With only one or two exceptions, Schwarzenegger doesn’t like to hang out with these people -- doesn’t seem to understand that it’s not about personality, it’s about business. He has virtually no relationship with any Republican other than the two GOP leaders, and even those connections aren’t cozy. That’s unfortunate because the GOP governor needs at least some Republican votes -- six in the Assembly, two in the Senate -- to get any budget or tax increase passed.
In fact, Schwarzenegger doesn’t much like hanging out in Sacramento at all. He prefers mugging for TV cameras anywhere else and hanging nights with his family in Brentwood, a natural longing. But he did run for governor voluntarily. And the job site is the state Capitol, where all the policy players work.
True, some out-of-town traipsing can generate public pressure on lawmakers. But Schwarzenegger increasingly has been failing at that as his shtick grows older.
To be fair, the governor did begin seriously negotiating with Democrats late last week over budget reform -- mainly some type of spending restraint and rainy-day fund -- that would be necessary to coax a tax increase from Republicans.
Also to be fair, Democrats in June asked the governor to keep his nose out of budget negotiating. They thought legislative leaders could bargain on their own, then send their compromise to the governor.
But the governor should have known better. Lawmakers these days -- inexperienced and weakened by term limits; polarized by their own gerrymandering -- are incapable of settling a budget crisis by themselves.

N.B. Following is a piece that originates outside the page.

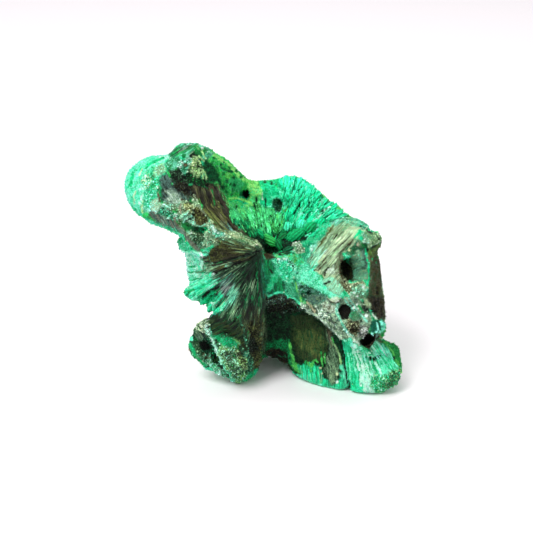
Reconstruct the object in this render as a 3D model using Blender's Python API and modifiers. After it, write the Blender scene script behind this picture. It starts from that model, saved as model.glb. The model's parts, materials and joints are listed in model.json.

“Getting the legislators to finish the budget without pressure from the corner office is like getting teenagers to come home early without a curfew,” says Dan Schnur, former communications director for Gov. Pete Wilson and the new director of the Jesse M. Unruh Institute of Politics at USC.
“You’ve got to knock some heads.”
As his old boss did.
In his freshman year as governor, 1991, Wilson led --badgered -- fellow Republicans into voting for a steep, temporary tax increase to staunch red ink flowing even more profusely than today. After one long meeting with resisting Assembly Republicans, a reporter asked the governor whether he had twisted arms.
“Twist arms, I?” Wilson replied. “Gentle, persuasive fellow that I am? I will break arms if it’s necessary.”
There’s no record of broken bones. But the governor did orchestrate the toppling of an adamantly anti-tax Republican leader, Ross Johnson of Orange County.
Some current Republicans privately express frustration with Schwarzenegger for trying to have it both ways on taxes: publicly opposing any increase while, behind closed doors, telling GOP lawmakers that a tax hike is inevitable. (Most likely on sales.) It’s hypocritical, they assert: If the governor expects them to vote to raise taxes, he’d better lead the way by publicly advocating a hike and providing them with political cover.
There is some evidence that even Republican voters could be talked into accepting a tax increase. The big Service Employees International Union reports commissioning a poll that asked GOP voters whether they would prefer that legislators compromise on a budget with both spending cuts and tax increases, or that Republicans stand firm against taxes. By 2 to 1, they preferred a compromise.
All this compromising should have been concluded weeks ago -- at least by the July 1 start of the new fiscal year. No excuses.
While I vacationed, the governor played fire chief on TV and legislators pathetically procrastinated.